Sous sa coupe, la police politique du Consulat est d’une redoutable efficacité ; les complots sont déjoués grâce aux innombrables « mouches » et Fouché sait entretenir la crainte de la conspiration chez le Premier Consul, quitte à inventer. Cynique et sans scrupules, il est capable de faire condamner des innocents pour son propre salut.

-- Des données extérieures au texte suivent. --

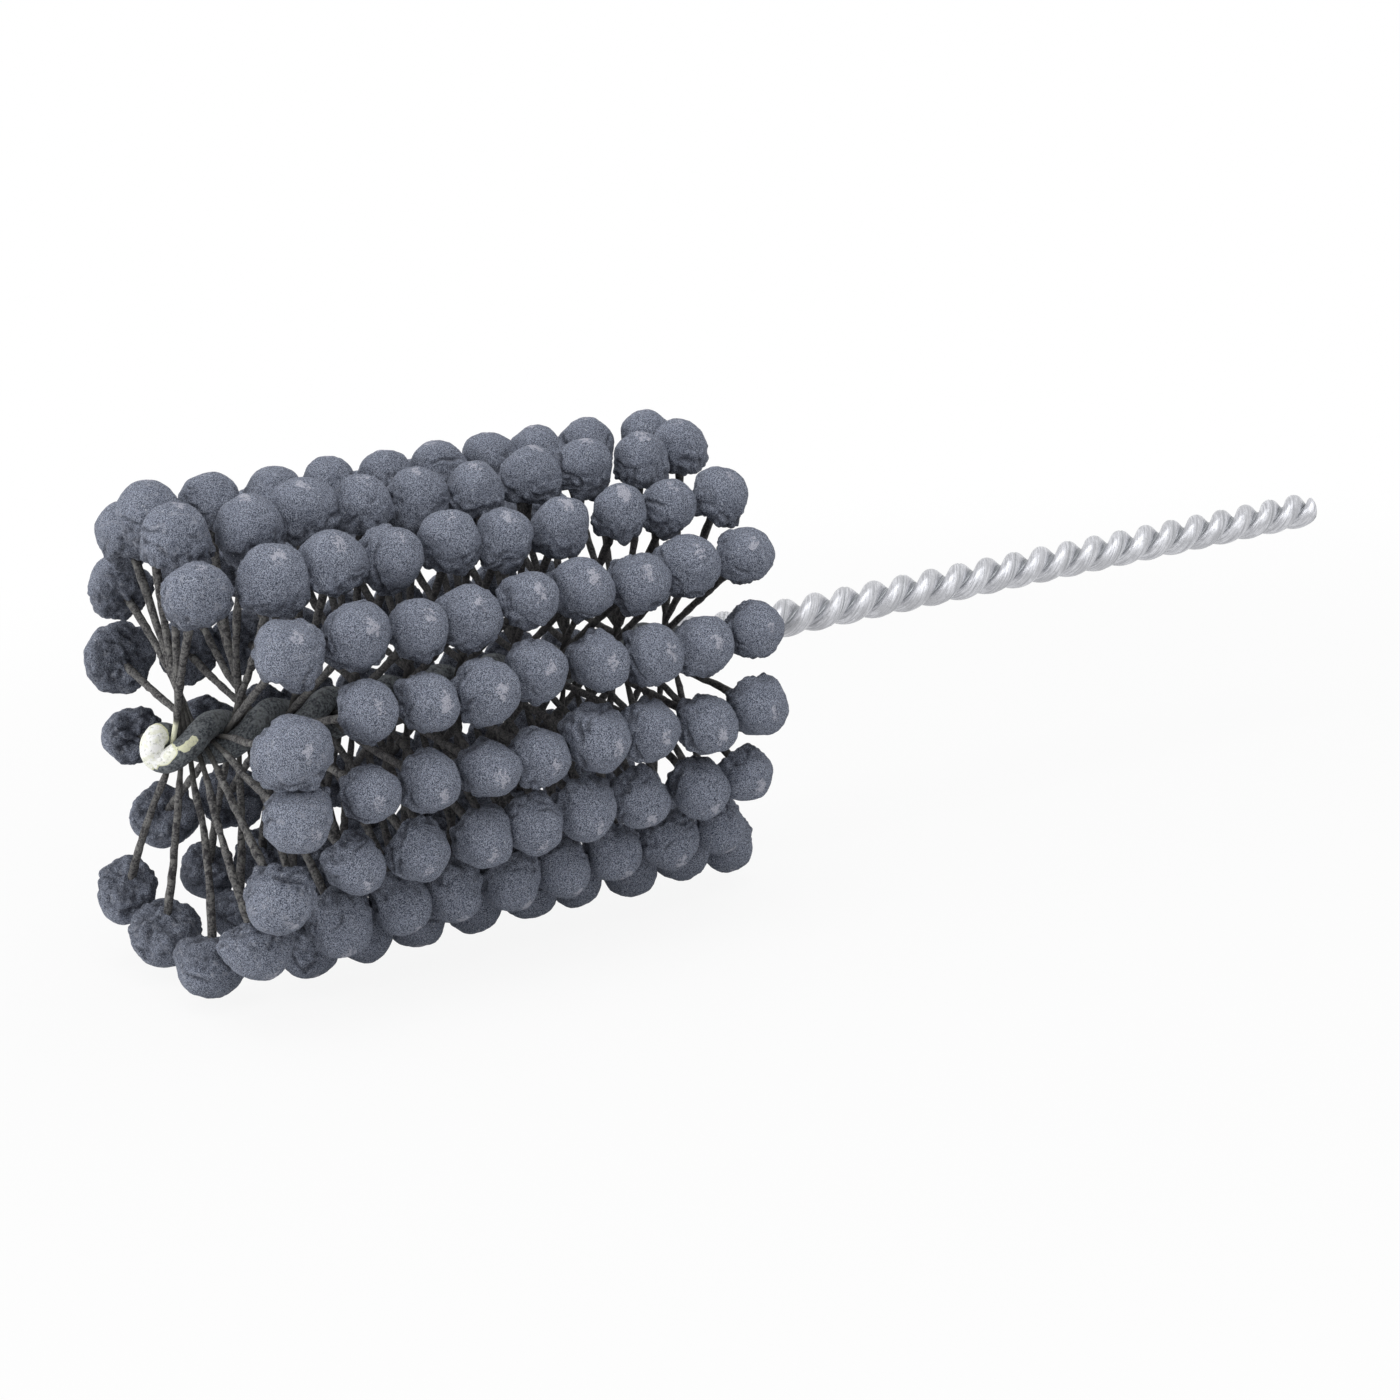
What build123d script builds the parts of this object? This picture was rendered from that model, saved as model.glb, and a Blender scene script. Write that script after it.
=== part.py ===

Il se constitue une fortune considérable, se comporte en grand seigneur, offre de somptueuses soirées. C’est l’homme fort du gouvernement.
Le phénix
Un premier accroc cependant après l’attentat de la rue Saint-Nicaise (24 décembre 1800), un attentat non déjoué. Bonaparte est persuadé qu’il s’agit d’un attentat républicain contre l’avis de Fouché qui l’attribue à raison aux royalistes. Deux ans plus tard, Fouché est démis de ses fonctions après avoir manœuvré contre le projet de Consulat à vie ; à la satisfaction de ses adversaires Talleyrand, Lucien et Joseph Bonaparte.
La médiocrité de ses successeurs le fait revenir en 1804. Jamais Fouché ne sera plus puissant qu’à partir de ce moment-là ; l’Empereur très soupçonneux commence à ne plus pouvoir supporter cet homme audacieux. Jusqu’en 1810, année où il est disgracié pour avoir eu avec Talleyrand et en l’absence de l’Empereur, l’outrecuidance d’entamer des pourparlers de paix avec l’Angleterre. Il est envoyé en exil, gouverneur à Rome.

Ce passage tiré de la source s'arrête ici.